### Collected data
>> begin
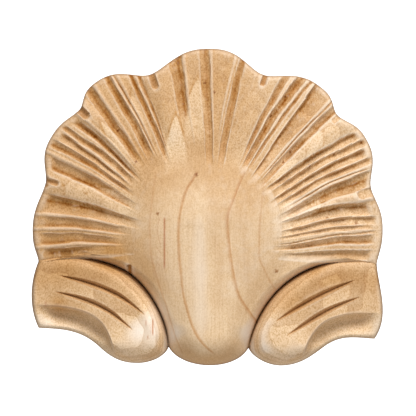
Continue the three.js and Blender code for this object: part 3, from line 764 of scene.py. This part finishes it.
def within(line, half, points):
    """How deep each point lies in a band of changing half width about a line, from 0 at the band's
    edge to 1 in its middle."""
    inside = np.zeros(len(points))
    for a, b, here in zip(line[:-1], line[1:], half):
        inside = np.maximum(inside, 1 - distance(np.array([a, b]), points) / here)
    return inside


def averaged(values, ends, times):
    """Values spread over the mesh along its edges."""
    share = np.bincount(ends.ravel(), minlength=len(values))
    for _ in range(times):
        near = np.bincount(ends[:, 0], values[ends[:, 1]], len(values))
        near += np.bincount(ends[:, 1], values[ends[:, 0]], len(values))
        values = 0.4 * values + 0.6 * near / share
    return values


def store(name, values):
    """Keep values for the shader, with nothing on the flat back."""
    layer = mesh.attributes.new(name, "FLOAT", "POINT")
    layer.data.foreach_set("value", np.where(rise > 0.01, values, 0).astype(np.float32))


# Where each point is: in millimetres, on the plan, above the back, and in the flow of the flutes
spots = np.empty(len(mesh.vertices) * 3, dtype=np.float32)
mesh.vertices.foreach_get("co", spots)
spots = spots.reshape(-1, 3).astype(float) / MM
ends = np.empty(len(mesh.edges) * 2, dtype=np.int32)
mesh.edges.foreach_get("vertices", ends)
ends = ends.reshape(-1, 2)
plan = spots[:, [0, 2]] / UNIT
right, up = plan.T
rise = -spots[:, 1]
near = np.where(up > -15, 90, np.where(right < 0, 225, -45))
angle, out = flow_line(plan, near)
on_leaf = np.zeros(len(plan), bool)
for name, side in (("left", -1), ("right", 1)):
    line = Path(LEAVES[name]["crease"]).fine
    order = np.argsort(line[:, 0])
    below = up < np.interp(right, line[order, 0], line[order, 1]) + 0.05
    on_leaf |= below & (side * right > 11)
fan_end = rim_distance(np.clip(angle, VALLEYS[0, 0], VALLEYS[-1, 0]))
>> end
### Task description
Write out every line of the material again, exactly as it reads.

### Problem solution
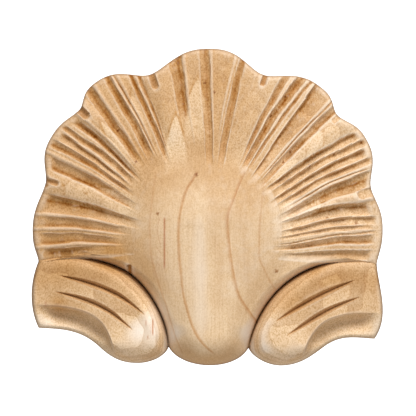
Continue the three.js and Blender code for this object: part 3, from line 764 of scene.py. This part finishes it.
def within(line, half, points):
    """How deep each point lies in a band of changing half width about a line, from 0 at the band's
    edge to 1 in its middle."""
    inside = np.zeros(len(points))
    for a, b, here in zip(line[:-1], line[1:], half):
        inside = np.maximum(inside, 1 - distance(np.array([a, b]), points) / here)
    return inside


def averaged(values, ends, times):
    """Values spread over the mesh along its edges."""
    share = np.bincount(ends.ravel(), minlength=len(values))
    for _ in range(times):
        near = np.bincount(ends[:, 0], values[ends[:, 1]], len(values))
        near += np.bincount(ends[:, 1], values[ends[:, 0]], len(values))
        values = 0.4 * values + 0.6 * near / share
    return values


def store(name, values):
    """Keep values for the shader, with nothing on the flat back."""
    layer = mesh.attributes.new(name, "FLOAT", "POINT")
    layer.data.foreach_set("value", np.where(rise > 0.01, values, 0).astype(np.float32))


# Where each point is: in millimetres, on the plan, above the back, and in the flow of the flutes
spots = np.empty(len(mesh.vertices) * 3, dtype=np.float32)
mesh.vertices.foreach_get("co", spots)
spots = spots.reshape(-1, 3).astype(float) / MM
ends = np.empty(len(mesh.edges) * 2, dtype=np.int32)
mesh.edges.foreach_get("vertices", ends)
ends = ends.reshape(-1, 2)
plan = spots[:, [0, 2]] / UNIT
right, up = plan.T
rise = -spots[:, 1]
near = np.where(up > -15, 90, np.where(right < 0, 225, -45))
angle, out = flow_line(plan, near)
on_leaf = np.zeros(len(plan), bool)
for name, side in (("left", -1), ("right", 1)):
    line = Path(LEAVES[name]["crease"]).fine
    order = np.argsort(line[:, 0])
    below = up < np.interp(right, line[order, 0], line[order, 1]) + 0.05
    on_leaf |= below & (side * right > 11)
fan_end = rim_distance(np.clip(angle, VALLEYS[0, 0], VALLEYS[-1, 0]))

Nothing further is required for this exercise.